───── DATA EXCERPT ─────

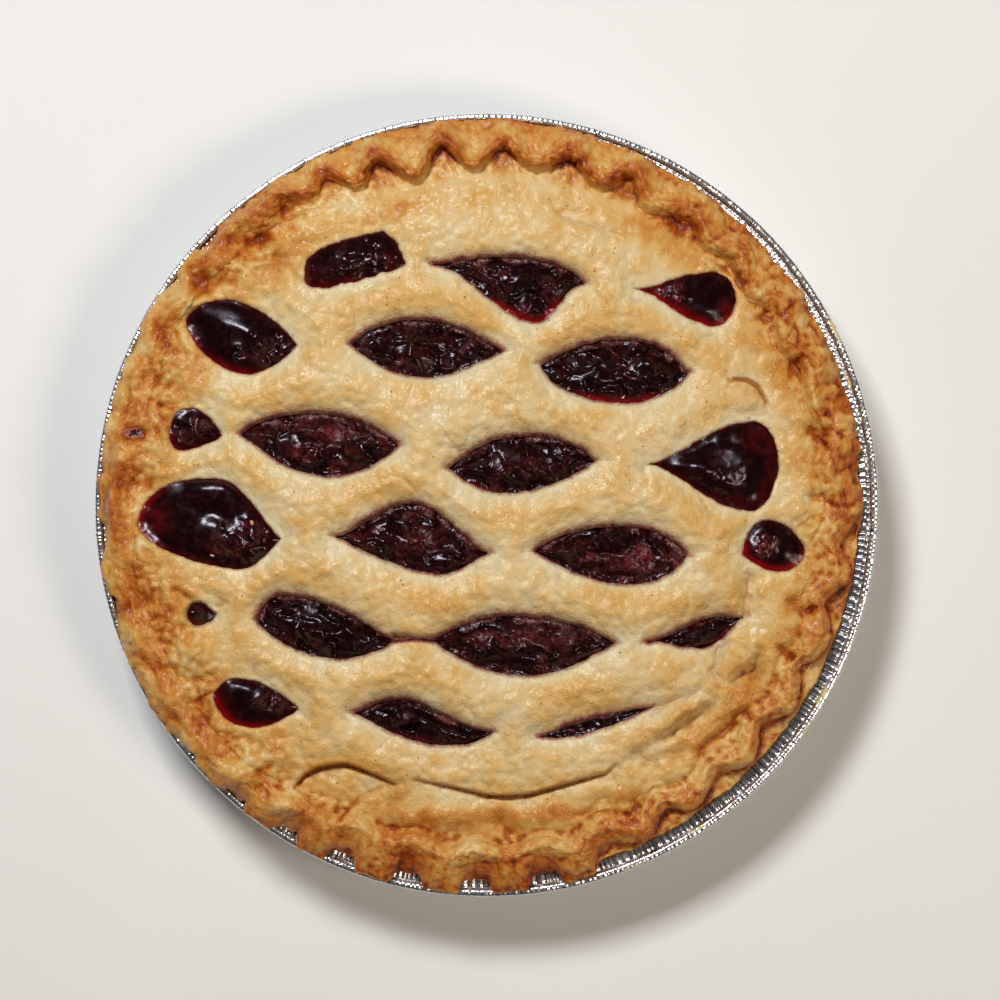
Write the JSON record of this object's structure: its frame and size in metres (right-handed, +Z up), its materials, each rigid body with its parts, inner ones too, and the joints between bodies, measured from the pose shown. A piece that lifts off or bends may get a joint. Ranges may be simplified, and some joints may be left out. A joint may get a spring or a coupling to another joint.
{
  "type": "cherry pie",
  "caption": "Round double-crust cherry pie with a fluted edge and a domed lid cut with vent slots that show dark filling, in its own flared foil pan.",
  "frame": {"origin": "centre of the underside of the foil pan, on the surface it rests on", "axes": "+Z up through the middle of the pie; +Y toward the top of the pie as seen from above, +X to its right"},
  "size_m": [0.2286, 0.2286, 0.0426],
  "materials": {
    "foil": "bright, finely pleated foil",
    "crust": "matte baked pastry, pale cream in the middle and brown at the edge",
    "filling": "wet, glossy, almost black red"
  },
  "bodies": {
    "root": {"foil_pan": "foil", "crust": "crust", "filling": "filling"}
  },
  "joints": []
}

─────

**INSTRUCTIONS TO FOLLOW:** Write the data from above out again, exactly.

**SOLUTION:**
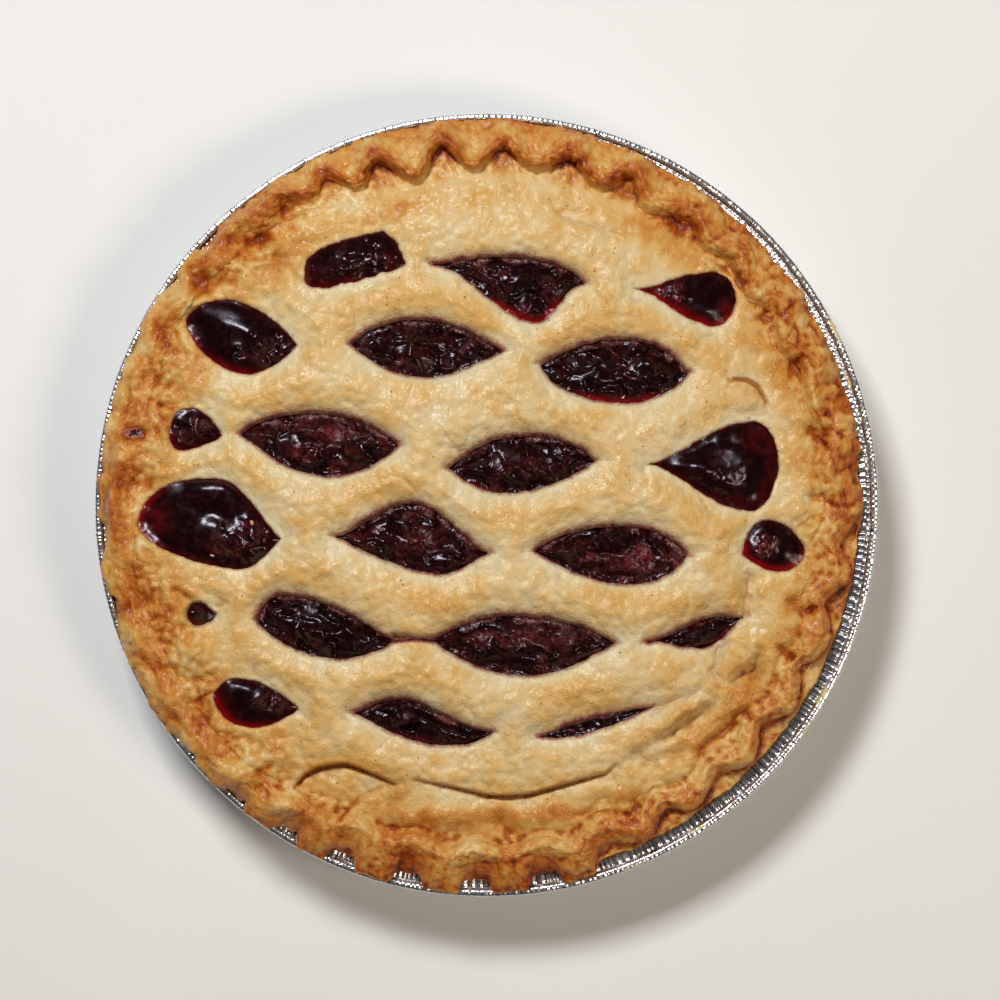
Write the JSON record of this object's structure: its frame and size in metres (right-handed, +Z up), its materials, each rigid body with its parts, inner ones too, and the joints between bodies, measured from the pose shown. A piece that lifts off or bends may get a joint. Ranges may be simplified, and some joints may be left out. A joint may get a spring or a coupling to another joint.
{
  "type": "cherry pie",
  "caption": "Round double-crust cherry pie with a fluted edge and a domed lid cut with vent slots that show dark filling, in its own flared foil pan.",
  "frame": {"origin": "centre of the underside of the foil pan, on the surface it rests on", "axes": "+Z up through the middle of the pie; +Y toward the top of the pie as seen from above, +X to its right"},
  "size_m": [0.2286, 0.2286, 0.0426],
  "materials": {
    "foil": "bright, finely pleated foil",
    "crust": "matte baked pastry, pale cream in the middle and brown at the edge",
    "filling": "wet, glossy, almost black red"
  },
  "bodies": {
    "root": {"foil_pan": "foil", "crust": "crust", "filling": "filling"}
  },
  "joints": []
}